SHORT PROBLEM:
Out of the lines below, please list those that hold the string "bends".

DATA EXTRACT:
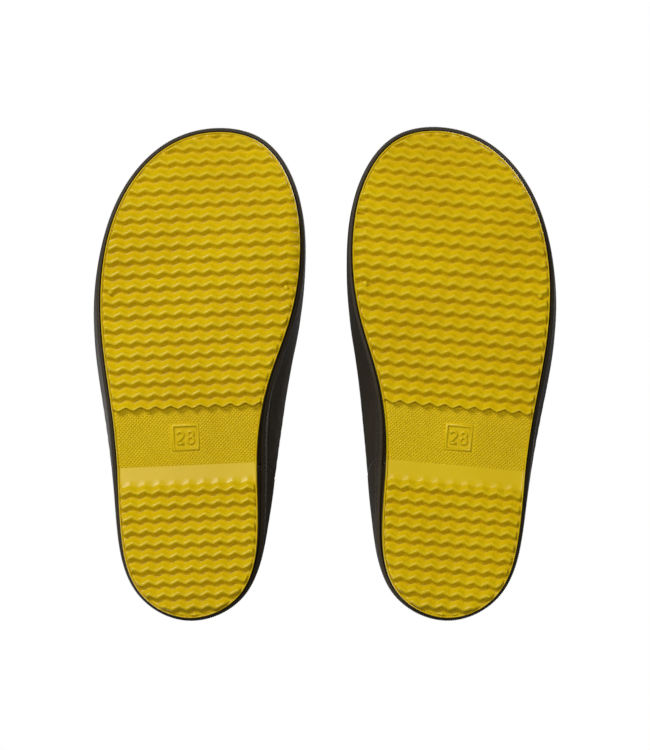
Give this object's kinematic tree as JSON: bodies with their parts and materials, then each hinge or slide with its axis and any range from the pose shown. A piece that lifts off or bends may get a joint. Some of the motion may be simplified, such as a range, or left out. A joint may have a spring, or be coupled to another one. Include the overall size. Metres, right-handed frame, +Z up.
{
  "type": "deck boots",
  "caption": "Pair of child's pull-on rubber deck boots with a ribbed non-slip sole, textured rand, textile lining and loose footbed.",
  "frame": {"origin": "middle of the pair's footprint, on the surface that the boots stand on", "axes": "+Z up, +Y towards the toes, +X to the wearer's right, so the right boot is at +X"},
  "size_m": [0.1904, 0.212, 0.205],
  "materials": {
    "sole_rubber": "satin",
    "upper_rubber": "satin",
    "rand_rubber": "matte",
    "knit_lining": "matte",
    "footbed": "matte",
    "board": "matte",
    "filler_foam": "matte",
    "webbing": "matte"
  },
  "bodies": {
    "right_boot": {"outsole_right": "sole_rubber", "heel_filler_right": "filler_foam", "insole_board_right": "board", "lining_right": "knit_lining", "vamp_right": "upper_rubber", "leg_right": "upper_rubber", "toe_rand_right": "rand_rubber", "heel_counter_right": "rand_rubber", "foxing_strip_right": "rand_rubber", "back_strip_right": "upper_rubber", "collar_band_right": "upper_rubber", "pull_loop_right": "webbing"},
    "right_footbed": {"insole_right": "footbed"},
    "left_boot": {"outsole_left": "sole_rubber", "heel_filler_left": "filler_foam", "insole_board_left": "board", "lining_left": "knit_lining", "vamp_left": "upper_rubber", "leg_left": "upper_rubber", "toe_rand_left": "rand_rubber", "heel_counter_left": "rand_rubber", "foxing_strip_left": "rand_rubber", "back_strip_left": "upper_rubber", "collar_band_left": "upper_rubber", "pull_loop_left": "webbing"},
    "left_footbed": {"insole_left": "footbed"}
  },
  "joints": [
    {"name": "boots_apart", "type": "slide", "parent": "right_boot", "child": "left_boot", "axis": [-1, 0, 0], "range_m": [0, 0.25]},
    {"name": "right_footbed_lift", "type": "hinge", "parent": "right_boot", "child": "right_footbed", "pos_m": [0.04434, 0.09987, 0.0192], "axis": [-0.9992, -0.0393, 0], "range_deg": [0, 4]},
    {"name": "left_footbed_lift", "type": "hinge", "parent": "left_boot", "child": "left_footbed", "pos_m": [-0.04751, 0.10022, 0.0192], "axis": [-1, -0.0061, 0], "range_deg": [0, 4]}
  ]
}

==

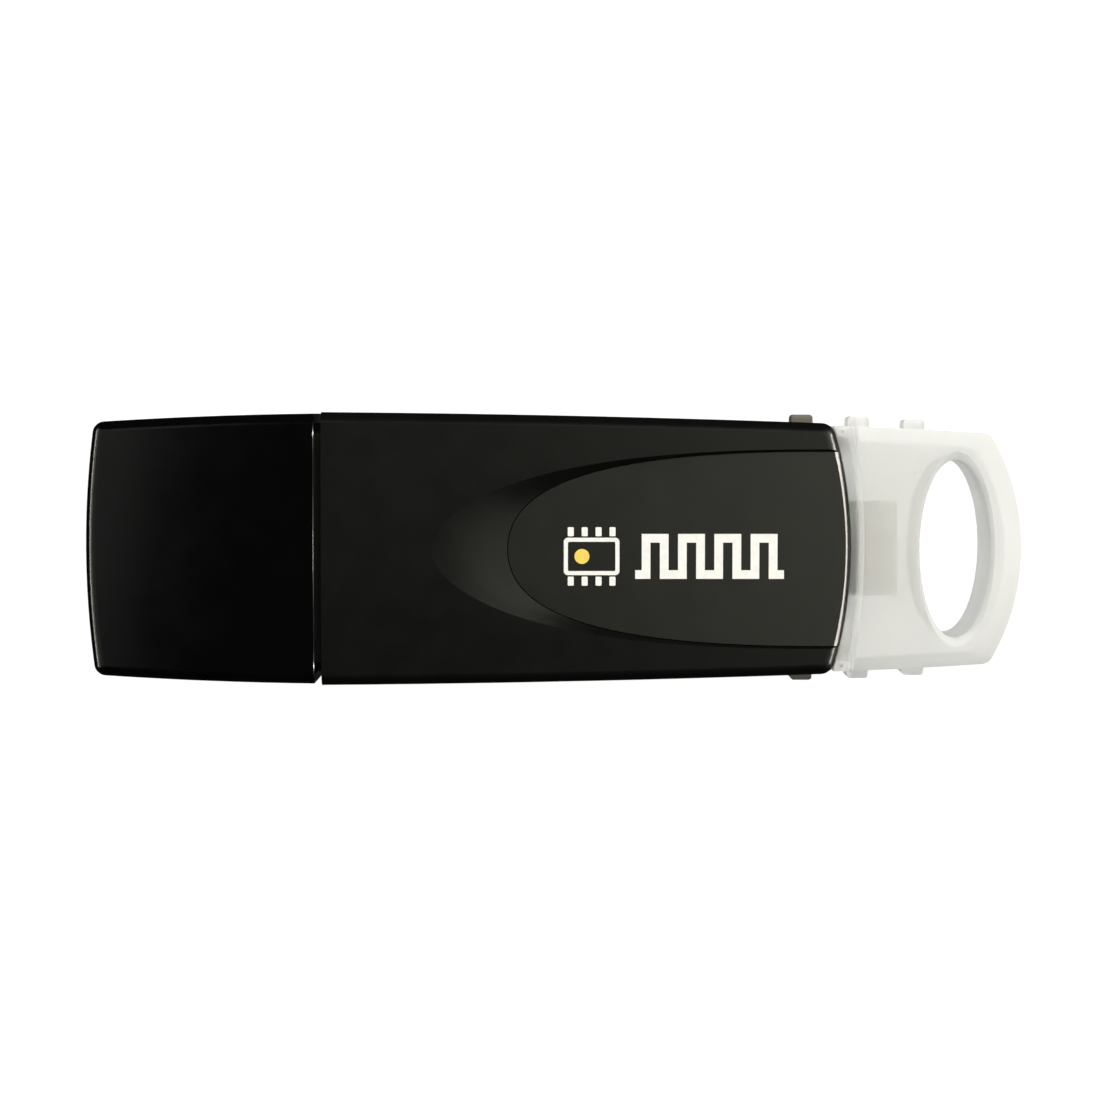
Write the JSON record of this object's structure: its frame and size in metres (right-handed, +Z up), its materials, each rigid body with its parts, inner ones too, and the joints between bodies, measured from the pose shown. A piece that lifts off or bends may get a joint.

OUTPUT OF THE TASK:
Give this object's kinematic tree as JSON: bodies with their parts and materials, then each hinge or slide with its axis and any range from the pose shown. A piece that lifts off or bends may get a joint. Some of the motion may be simplified, such as a range, or left out. A joint may have a spring, or be coupled to another one. Include the overall size. Metres, right-handed frame, +Z up.
Write the JSON record of this object's structure: its frame and size in metres (right-handed, +Z up), its materials, each rigid body with its parts, inner ones too, and the joints between bodies, measured from the pose shown. A piece that lifts off or bends may get a joint.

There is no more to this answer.